Conduct Due Diligence When it Comes to the Seller: Watch out for any red flags like collections, tax liens or judgments. If the property is at risk of foreclosure, or tied up in bankruptcy proceedings, you should steer clear.
Protect Your Investment: Note how much you’re paying upfront as well as the percentage of your rent payments being contributed to your rent credit (and eventual down payment). These funds should be held in a separate escrow account, not commingled with the seller’s other accounts. Avoid any penalties for late or missed payments, as these could jeopardize your ability to purchase the home later on.
How to Find Rent-to-Own Homes Near Me
Your best bet is to find a homeowner whose property has been on the market for while (typically over 3 months), and has decided to rent out the property instead. Most homeowners may be reluctant to entertain the idea of a rent-to-own agreement, but you may sway their opinion by offering to take over repair and tax costs as part of your agreement.

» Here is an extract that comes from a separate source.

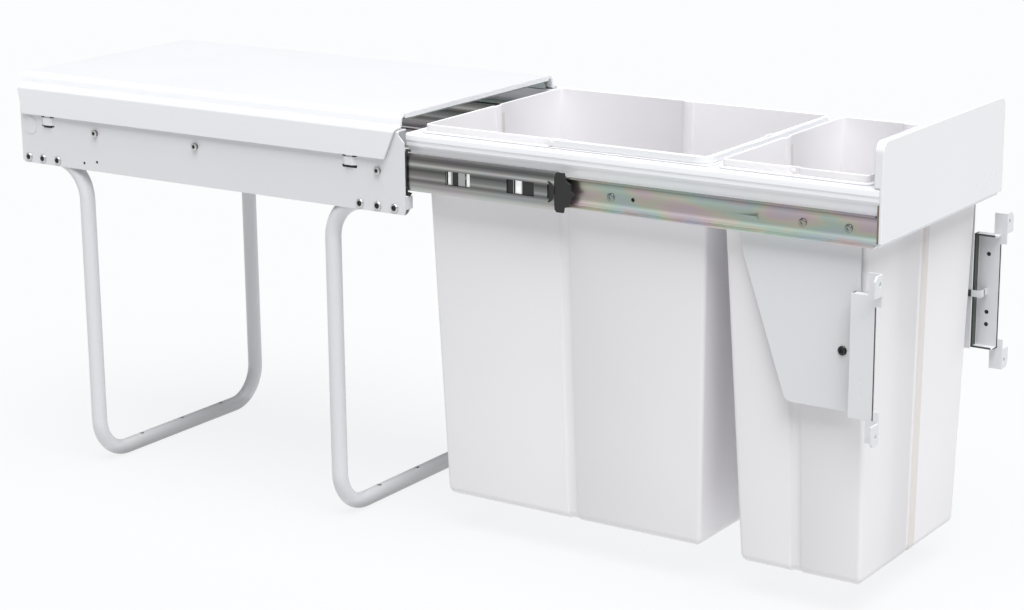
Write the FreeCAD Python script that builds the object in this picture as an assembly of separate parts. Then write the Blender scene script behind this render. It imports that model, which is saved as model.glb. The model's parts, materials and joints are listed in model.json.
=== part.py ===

Due to the uncommon nature of these agreements, much of the terms are up for negotiation.
Generally speaking, rent-to-own homes are more common in smaller cities and towns, where the real estate market isn't particularly active. While you're unlikely to find much in the way of specific rent-to-own listings, places like foreclosure.com may list a few options in your state. You may also be able to find dedicated rent-to-own sites that specialize in your locale, particularly if you live in larger cities.
A final option is to browse sites like Zillow and Trulia for properties that have been listed both for sale and for rent. With luck, you may be able to convince the seller to accept a rent-to-own agreement, particularly if the house has been on the market for a while. It's a good idea to consult your real estate broker before employing this strategy, as they may be better positioned to propose the idea to the seller's agent.